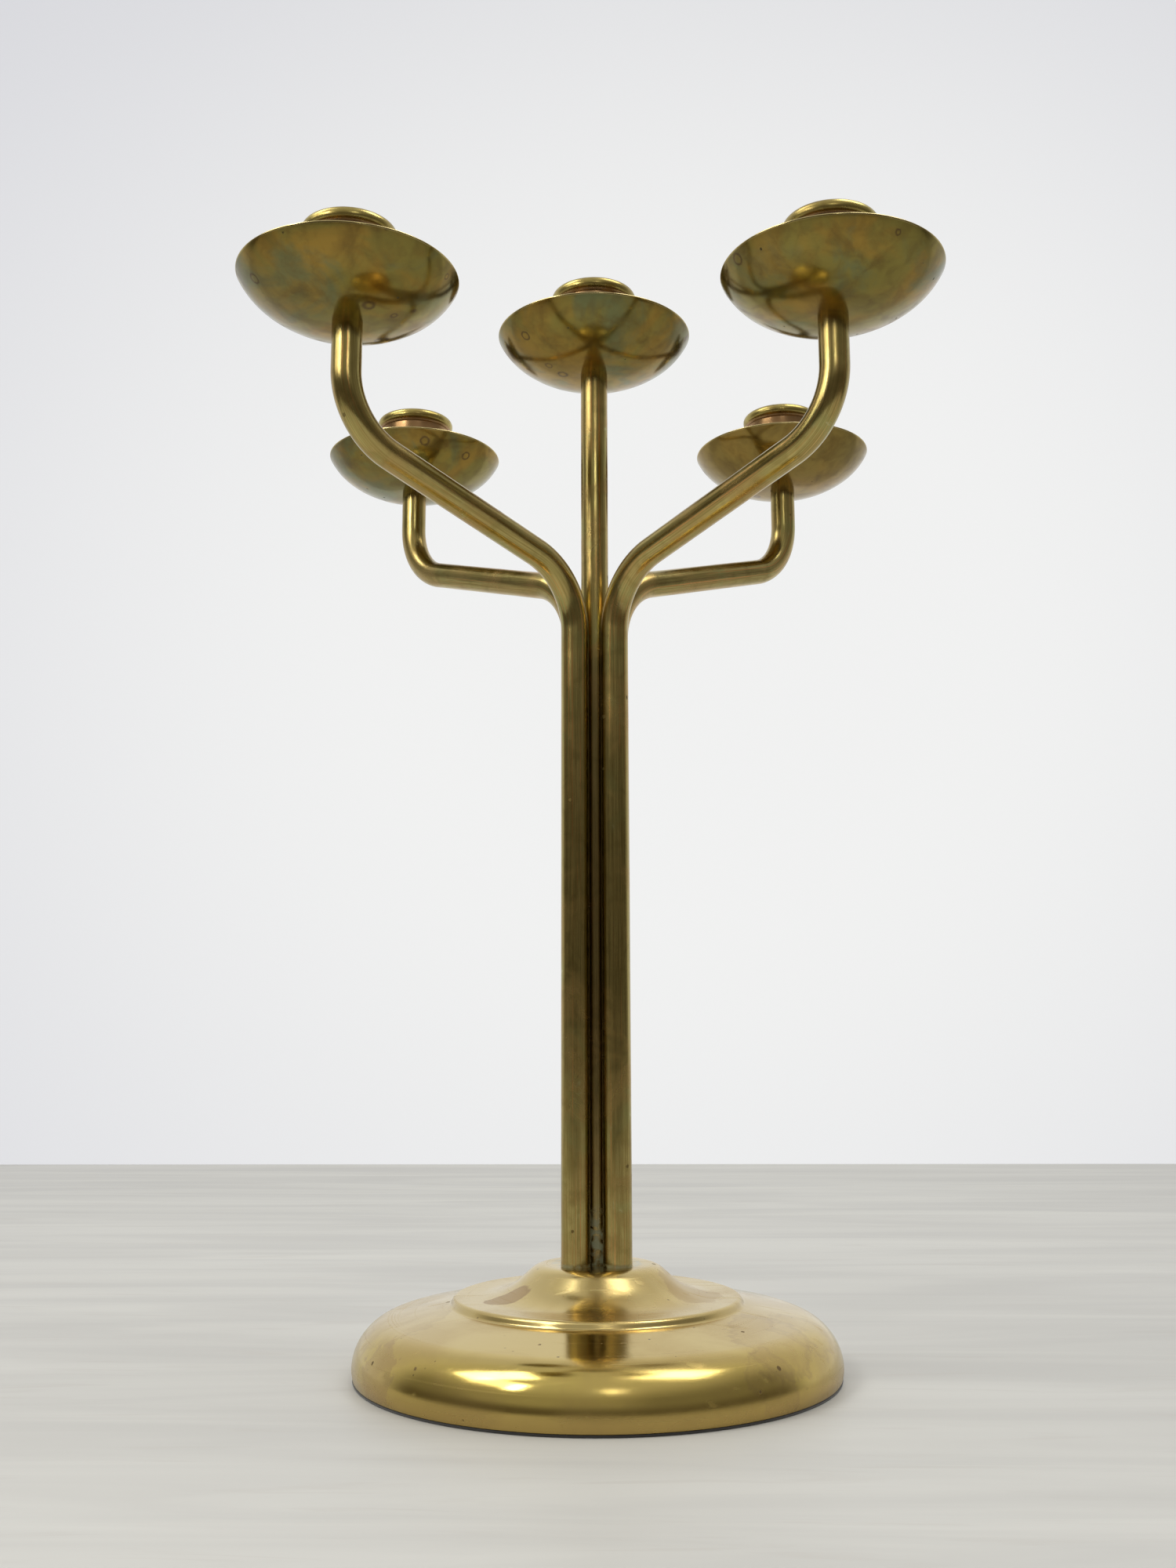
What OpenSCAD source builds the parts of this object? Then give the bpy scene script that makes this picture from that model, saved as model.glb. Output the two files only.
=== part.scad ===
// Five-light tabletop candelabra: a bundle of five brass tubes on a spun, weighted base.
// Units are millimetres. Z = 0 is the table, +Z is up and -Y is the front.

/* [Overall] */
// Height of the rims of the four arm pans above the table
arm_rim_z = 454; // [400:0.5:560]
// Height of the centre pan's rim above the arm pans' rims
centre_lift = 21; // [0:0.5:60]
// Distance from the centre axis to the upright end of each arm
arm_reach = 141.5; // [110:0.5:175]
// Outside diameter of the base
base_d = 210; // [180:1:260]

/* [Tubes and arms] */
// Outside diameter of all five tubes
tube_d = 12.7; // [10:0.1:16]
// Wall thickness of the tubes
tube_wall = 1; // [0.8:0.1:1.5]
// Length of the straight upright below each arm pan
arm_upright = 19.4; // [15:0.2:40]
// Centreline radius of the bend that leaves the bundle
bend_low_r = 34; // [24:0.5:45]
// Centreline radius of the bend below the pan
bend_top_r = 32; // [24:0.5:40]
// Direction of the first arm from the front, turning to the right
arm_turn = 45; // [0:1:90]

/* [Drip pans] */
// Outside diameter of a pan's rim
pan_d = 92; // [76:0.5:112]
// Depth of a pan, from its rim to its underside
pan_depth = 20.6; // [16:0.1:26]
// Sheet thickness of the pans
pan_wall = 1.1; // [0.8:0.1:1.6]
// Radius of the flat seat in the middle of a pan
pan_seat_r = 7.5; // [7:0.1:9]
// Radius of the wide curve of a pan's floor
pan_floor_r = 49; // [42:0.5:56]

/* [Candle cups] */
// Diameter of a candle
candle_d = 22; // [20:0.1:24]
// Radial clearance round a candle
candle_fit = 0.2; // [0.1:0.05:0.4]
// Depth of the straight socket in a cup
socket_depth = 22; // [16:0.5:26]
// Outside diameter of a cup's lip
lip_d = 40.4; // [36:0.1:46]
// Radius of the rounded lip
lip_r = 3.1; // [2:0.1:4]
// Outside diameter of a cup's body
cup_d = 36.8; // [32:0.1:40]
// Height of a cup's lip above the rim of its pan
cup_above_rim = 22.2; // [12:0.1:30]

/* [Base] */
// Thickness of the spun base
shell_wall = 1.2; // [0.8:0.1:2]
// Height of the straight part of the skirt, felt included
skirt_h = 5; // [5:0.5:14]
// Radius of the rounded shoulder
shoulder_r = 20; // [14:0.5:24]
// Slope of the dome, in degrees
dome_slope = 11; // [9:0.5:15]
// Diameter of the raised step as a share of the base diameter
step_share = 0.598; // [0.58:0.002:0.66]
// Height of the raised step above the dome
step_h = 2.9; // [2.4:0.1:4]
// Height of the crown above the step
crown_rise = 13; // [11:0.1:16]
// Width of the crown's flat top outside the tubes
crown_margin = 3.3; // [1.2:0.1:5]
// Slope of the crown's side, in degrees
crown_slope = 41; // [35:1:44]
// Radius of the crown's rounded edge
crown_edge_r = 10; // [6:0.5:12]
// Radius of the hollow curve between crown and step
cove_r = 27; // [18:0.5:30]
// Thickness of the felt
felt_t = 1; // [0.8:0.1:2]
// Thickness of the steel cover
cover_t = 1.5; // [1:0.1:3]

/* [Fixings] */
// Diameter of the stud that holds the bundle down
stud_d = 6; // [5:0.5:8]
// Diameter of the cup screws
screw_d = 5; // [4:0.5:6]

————

Can you write out the lines above, from the first one through the one containing "is the front.", exactly as they appear and nothing more?

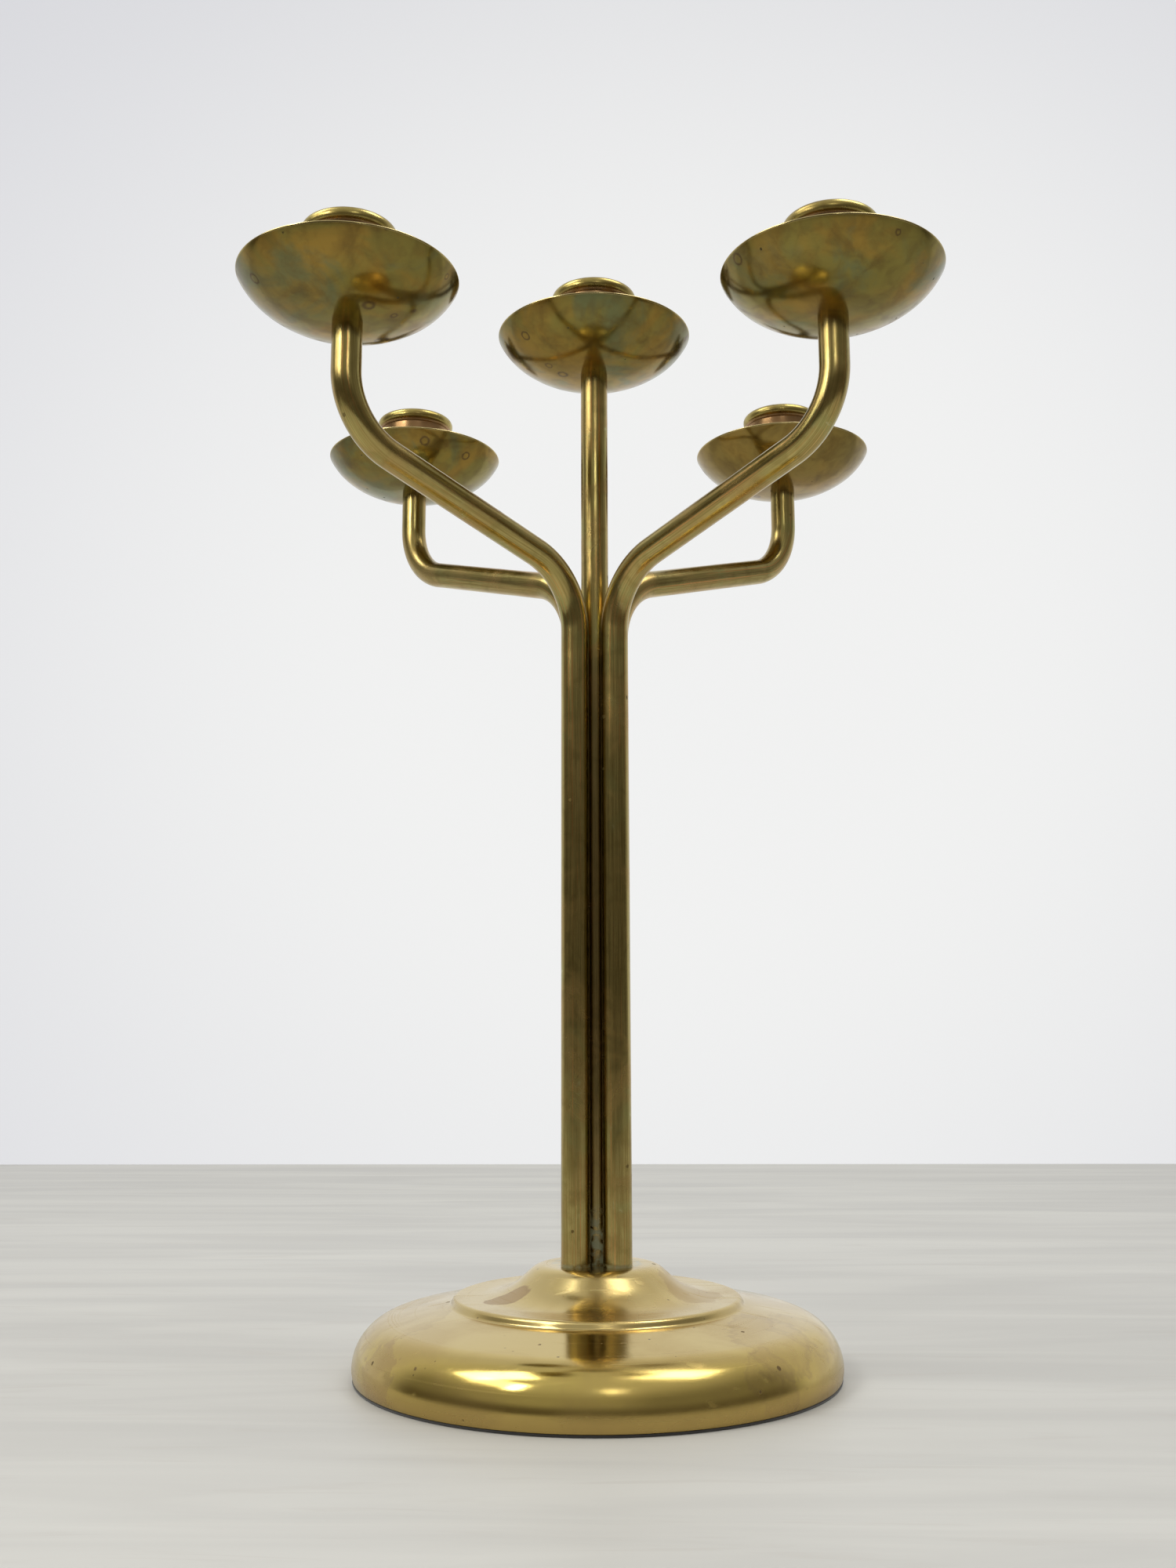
What OpenSCAD source builds the parts of this object? Then give the bpy scene script that makes this picture from that model, saved as model.glb. Output the two files only.
=== part.scad ===
// Five-light tabletop candelabra: a bundle of five brass tubes on a spun, weighted base.
// Units are millimetres. Z = 0 is the table, +Z is up and -Y is the front.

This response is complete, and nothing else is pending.